Sohrab Ahmari of The Wall Street Journal reports for NY1 on newly released book titles and the world of publishing in "The Book Reader."
"Everyman, I will go with thee, and be thy guide, in thy most need, to be by thy side." These words will be familiar to my fellow obsessive book collectors. They at once conjure creamy, crisp pages; tight bindings of sumptuous fabric; elegantly designed dust jackets and the best fruits of Western literature.
I'm speaking, of course, of the Everyman's Library, the series of classic books that since 1906 has been providing English readers with affordable, durable and rigorous editions of all the very best that has been thought and written.

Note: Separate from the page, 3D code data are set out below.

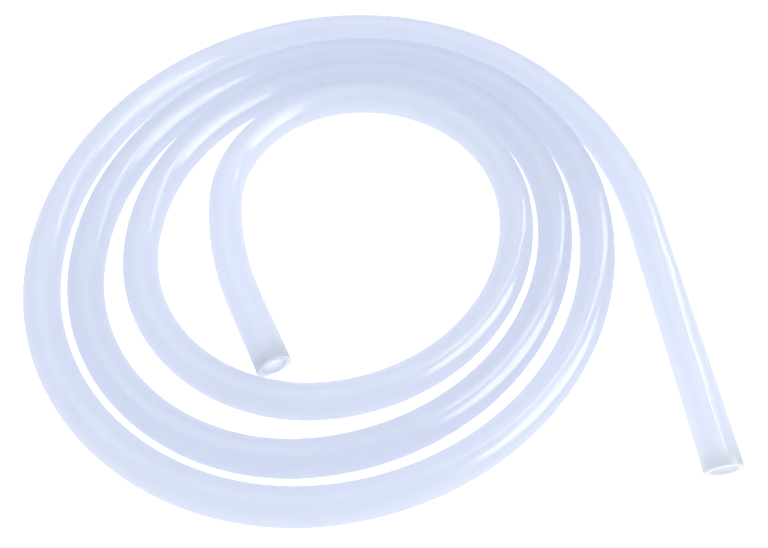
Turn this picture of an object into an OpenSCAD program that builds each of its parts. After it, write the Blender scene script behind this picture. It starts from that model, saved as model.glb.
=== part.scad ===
// A coil of soft lab tubing: one extruded hollow tube, lying flat in a loose spiral of about three and
// a half turns. The outer end leaves the spiral as a straight run, the inner end as a short tail.
//
// The centreline is a chain of arcs that meet in common tangents. Every quarter turn is one arc, and its
// radius follows from the width of the spiral and from the gaps between neighbouring turns.
// The frame is +Z up, with the origin at the centre of the box's underside. The straight run points to -Y.

/* [Tube] */
// Diameter of the bore, which is pushed over a hose barb
bore_d = 6; // [3:0.5:10]
// Thickness of the wall
wall = 1.5; // [1:0.25:3]

/* [Spiral] */
// Width of the outermost turn, from centreline to centreline
coil_w = 151.5; // [140:0.5:240]
// How much wider the arcs are at the back left and front right than at the other corners
oval = 13; // [0:0.5:20]
// Gaps from the first turn to the second, at the back, left, front and right
gaps_1 = [2, 2.2, 2.1, 1.8]; // [0.3:0.1:8]
// Gaps from the second turn to the third, at the back, left, front and right
gaps_2 = [0.5, 4.7, 4.6, 1.3]; // [0.3:0.1:8]
// Gaps from the third turn to the tail, at the back and left
gaps_3 = [0.5, 13]; // [0.3:0.1:16]

/* [Outer end] */
// Length of the straight run
run_l = 69; // [20:1:150]
// Gap that the first bend after the run keeps over the arc inside it
bend_gap = 3.5; // [2:0.5:8]
// How much wider the lead-in arc of that bend is than the rest of it
lead_ease = 12.5; // [0:0.5:30]

/* [Inner end] */
// Length of the straight stretch at the end of the tail
tail_l = 19.5; // [5:0.5:20]
// Radius of the slight bend before that stretch
tail_r = 90; // [60:5:90]

/* [Hidden] */

$fn = 96;
tube_od = bore_d + 2 * wall;

// Directions as exact cosine and sine pairs, so that the arcs meet face to face.
QUARTERS = [[1, 0], [0, 1], [-1, 0], [0, -1]];
LEAD_DIR = [0.8, 0.6];
TAIL_DIR = [-0.936, -0.352];

// Spans between opposite sides of the spiral: each side moves in by the tube and its gap on every turn.
gaps = concat(gaps_1, gaps_2, gaps_3);
LAST = len(gaps) + 2;
function span(i) =
    i == 0 ? coil_w
  : i == 1 ? coil_w - tube_od / 2
  : span(i - 2) - tube_od - gaps[i - 2];

// Corner 0 is the quarter from the back to the left, and the spiral runs on anticlockwise and inwards.
function corner_r(i) =
    i == 0 ? (coil_w + oval) / 2
  : span(i - 1) - corner_r(i - 1);

// Where corner i starts, seen from its centre: corner 0 starts at the back.
function start_dir(i) = QUARTERS[(i + 1) % 4];

function corner_at(i) =
    i == 0 ? [0, 0]
  : corner_at(i - 1) + (corner_r(i - 1) - corner_r(i)) * start_dir(i);

// The bend at the outer end goes over corner 3, one turn further in, and hands over to corner 0.
bend_r = corner_r(3) + tube_od + bend_gap;
bend_at = (corner_r(0) - bend_r) * start_dir(0);
lead_r = bend_r + lead_ease;
lead_at = bend_at + (bend_r - lead_r) * LEAD_DIR;
run_x = lead_at[0] + lead_r;

// The tail's bend takes over from the last corner, at the left.
tail_at = corner_at(LAST) + (corner_r(LAST) - tail_r) * start_dir(LAST + 1);

// The box around the whole coil, seen from above.
left_x = corner_at(1)[0] - corner_r(1) - tube_od / 2;
right_x = run_x + tube_od / 2;
back_y = corner_r(0) + tube_od / 2;
front_y = min(corner_at(1)[1] - corner_r(1) - tube_od / 2, lead_at[1] - run_l);

module section() {
    difference() {
        circle(d = tube_od);
        circle(d = bore_d);
    }
}

// A quarter turn of tube, which starts at the direction "from".
module quarter(at, r, from) {
    translate(at)
        rotate([0, 0, atan2(from[1], from[0])])
            rotate_extrude(angle = 90)
                translate([r, 0])
                    section();
}

// A shorter turn of tube: a ring of it, cut off along two directions less than a quarter apart.
module part_turn(at, r, from, to) {
    reach = 2 * r;
    translate(at)
        intersection() {
            rotate_extrude()
                translate([r, 0])
                    section();
            linear_extrude(height = 2 * tube_od, center = true)
                polygon([[0, 0], reach * from, reach * (from + to), reach * to]);
        }
}

// A straight length of tube, which starts at a point and runs along a direction.
module straight(at, dir, length) {
    translate(at)
        rotate([0, 0, atan2(dir[1], dir[0])])
            rotate([90, 0, 90])
                linear_extrude(height = length)
                    section();
}

module spiral() {
    for (i = [0:LAST])
        quarter(corner_at(i), corner_r(i), start_dir(i));
}

module outer_end() {
    straight([run_x, lead_at[1]], [0, -1], run_l);
    part_turn(lead_at, lead_r, QUARTERS[0], LEAD_DIR);
    part_turn(bend_at, bend_r, LEAD_DIR, QUARTERS[1]);
}

module inner_end() {
    part_turn(tail_at, tail_r, QUARTERS[2], TAIL_DIR);
    straight(tail_at + tail_r * TAIL_DIR, [-TAIL_DIR[1], TAIL_DIR[0]], tail_l);
}

module tubing() {
    color([0.84, 0.88, 0.95])
        translate([-(left_x + right_x) / 2, -(back_y + front_y) / 2, tube_od / 2]) {
            outer_end();
            spiral();
            inner_end();
        }
}

tubing();
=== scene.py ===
import math

import bpy
import numpy as np
from bpy.props import FloatProperty, FloatVectorProperty, IntProperty, PointerProperty
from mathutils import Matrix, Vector


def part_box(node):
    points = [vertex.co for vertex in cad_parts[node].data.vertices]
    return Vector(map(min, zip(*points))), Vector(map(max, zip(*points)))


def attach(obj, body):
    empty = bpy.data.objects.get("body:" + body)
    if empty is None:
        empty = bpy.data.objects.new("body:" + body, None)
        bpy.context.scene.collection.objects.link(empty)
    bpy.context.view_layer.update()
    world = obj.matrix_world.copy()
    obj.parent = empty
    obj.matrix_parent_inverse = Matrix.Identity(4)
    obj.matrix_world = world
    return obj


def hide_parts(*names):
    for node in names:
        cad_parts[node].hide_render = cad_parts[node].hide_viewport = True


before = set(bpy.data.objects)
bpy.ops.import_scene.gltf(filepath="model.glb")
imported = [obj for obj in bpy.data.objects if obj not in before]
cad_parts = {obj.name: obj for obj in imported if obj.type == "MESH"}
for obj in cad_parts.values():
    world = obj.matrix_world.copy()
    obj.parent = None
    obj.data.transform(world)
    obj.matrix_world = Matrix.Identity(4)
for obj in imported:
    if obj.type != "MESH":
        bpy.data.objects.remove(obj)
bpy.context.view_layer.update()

bl_info = {
    "name": "Coiled silicone tubing",
    "version": (1, 0, 0),
    "blender": (4, 5, 0),
    "location": "View3D > Sidebar > Tubing",
    "description": "Builds a coil of milky silicone tubing and the stage that it lies on",
    "category": "Object",
}

ROOT = "root"
NODE = "tubing"


# ---------------------------------------------------------------- settings

def length(name, description, default):
    """A length in metres."""
    return FloatProperty(name=name, description=description, default=default, unit="LENGTH", precision=4)


def lengths(name, description, default):
    """A row of lengths in metres."""
    return FloatVectorProperty(name=name, description=description, default=default, size=len(default),
                               unit="LENGTH", precision=4)


def colour(name, description, default):
    return FloatVectorProperty(name=name, description=description, default=default, size=3,
                               subtype="COLOR", min=0, max=1)


def share(name, description, default):
    return FloatProperty(name=name, description=description, default=default, min=0, max=1,
                         subtype="FACTOR")


class TubeSettings(bpy.types.PropertyGroup):
    """Section of the tube and the finish of its mesh."""
    outer_d: length("Outside diameter", "Diameter over the wall", 0.009)
    bore_d: length("Bore", "Diameter of the bore", 0.006)
    edge_r: length("Cut edge", "Rounding of the cut edges at both ends", 0.00018)
    # How far the painted shade inside each open end reaches into the bore.
    mouth_l: length("Mouth", "How far the look of the open ends reaches into the bore", 0.005)
    ring_step: length("Ring step", "Distance between rings of the mesh along the tube", 0.003)
    sides: IntProperty(name="Sides", description="Faces around the tube", default=64, min=12)


class SpiralSettings(bpy.types.PropertyGroup):
    """Route of the tube's centreline: a chain of tangent arcs that winds inwards."""
    width: length("Width", "Width of the outermost turn, from centreline to centreline", 0.1515)
    oval: length("Oval", "How much wider the arcs are at the back left and front right", 0.013)
    gaps_1: lengths("First gaps", "First turn to second, at the back, left, front and right",
                    (0.002, 0.0022, 0.0021, 0.0018))
    gaps_2: lengths("Second gaps", "Second turn to third, at the back, left, front and right",
                    (0.0005, 0.0047, 0.0046, 0.0013))
    gaps_3: lengths("Third gaps", "Third turn to the tail, at the back and left", (0.0005, 0.013))
    run: length("Run", "Straight run at the outer end", 0.069)
    bend_gap: length("Bend gap", "Gap that the first bend keeps over the arc inside it", 0.0035)
    lead_ease: length("Lead ease", "How much wider the lead-in arc of that bend is", 0.0125)
    tail: length("Tail", "Straight stretch at the inner end", 0.0195)
    tail_r: length("Tail bend", "Radius of the slight bend before the tail", 0.090)
    ease: length("Ease", "Length over which one arc eases into the next", 0.010)


class SiliconeSettings(bpy.types.PropertyGroup):
    """Look of the milky silicone rubber."""
    body: colour("Body", "Colour of the milky wall", (0.903, 0.925, 0.977))
    haze: colour("Haze", "Colour of the cloudier stretches", (0.925, 0.942, 0.983))
    cut: colour("Cut", "Colour of the cut faces", (0.58, 0.62, 0.69))
    # Painted shade: dark grey standing in for the shade that falls into the bore at each open end.
    mouth_shade: colour("Mouth", "Colour of the bore behind its open ends", (0.42, 0.43, 0.48))
    depth: length("Depth", "How far light scatters through the wall", 0.006)
    milky: share("Milky", "Share of the light that comes through from behind", 0.8)
    cut_solid: share("Cut solid", "How much less light comes through the cut faces", 0.6)
    # Where the painted shade lies, less light comes through the wall, so that the shade stays dark.
    mouth_solid: share("Mouth solid", "How much less light comes through the wall behind the open ends", 0.7)
    shine: share("Shine", "Strength of the mirror-like reflection", 0.5)
    rough: share("Roughness", "Roughness of the extruded skin", 0.16)
    rough_change: share("Roughness change", "How far the die lines change the roughness", 0.2)
    cut_rough: share("Cut roughness", "How much rougher the cut faces are", 0.4)
    line_scale: FloatProperty(name="Die lines", description="Die lines for each metre around the tube",
                              default=1000, min=0)
    line_stretch: share("Line stretch", "Pace of the lines along the tube, as a share of that around it", 0.01)
    line_strength: share("Line strength", "Strength of the die lines' relief", 0.5)
    line_depth: length("Line depth", "Height of the die lines", 0.0003)
    cloud_scale: FloatProperty(name="Clouds", description="Cloudy patches for each metre around the tube",
                               default=60, min=0)
    cloud_stretch: share("Cloud stretch", "The same share for the cloudy patches", 0.25)
    ior: FloatProperty(name="Index", description="Index of refraction", default=1.41, min=1, max=2)


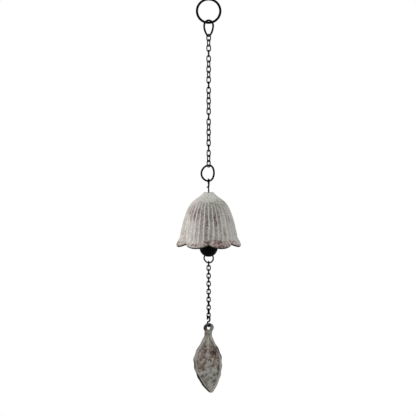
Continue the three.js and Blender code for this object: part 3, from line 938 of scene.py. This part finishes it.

The series was conceived in 1905 by the self-taught British publisher Joseph Malaby Dent, the sort of enterprising, big-hearted Edwardian figure convinced that the West's timeless wisdom, encapsulated in its literary heritage, could transform the lives of men and women, whatever their social stature. Dent set himself the goal of producing 1,000 such hardcover volumes, each sold for a shilling, beginning with James Boswell's life of Samuel Johnson. By 1975, long after Dent's death, 1,239 volumes had been published; new titles ceased to appear for some time.
Today, Alfred Knopf and Random House have acquired the rights to the brand and titles, and they've proven faithful stewards of this remarkable legacy. Thanks to Everyman's Library, any book lover can acquire, usually for around $20, the most beautiful, lovingly made editions of the works of the Bronte sisters, George Eliot, Edith Wharton, William Thackeray, Jane Austen, Stendhal, Fyodor Dostoevsky, Leo Tolstoy, Oscar Wilde, Thomas Mann, George Orwell, Aldous Huxley, Cormac McCarthy, Salman Rushdie and on and on and on.
These books are powerful antidotes to our digital obsession; no iPad experience can compare to losing yourself to an Everyman's edition of a classic. Permit me this bit of gushing, but our civilization is better off thanks to these little hardcovers.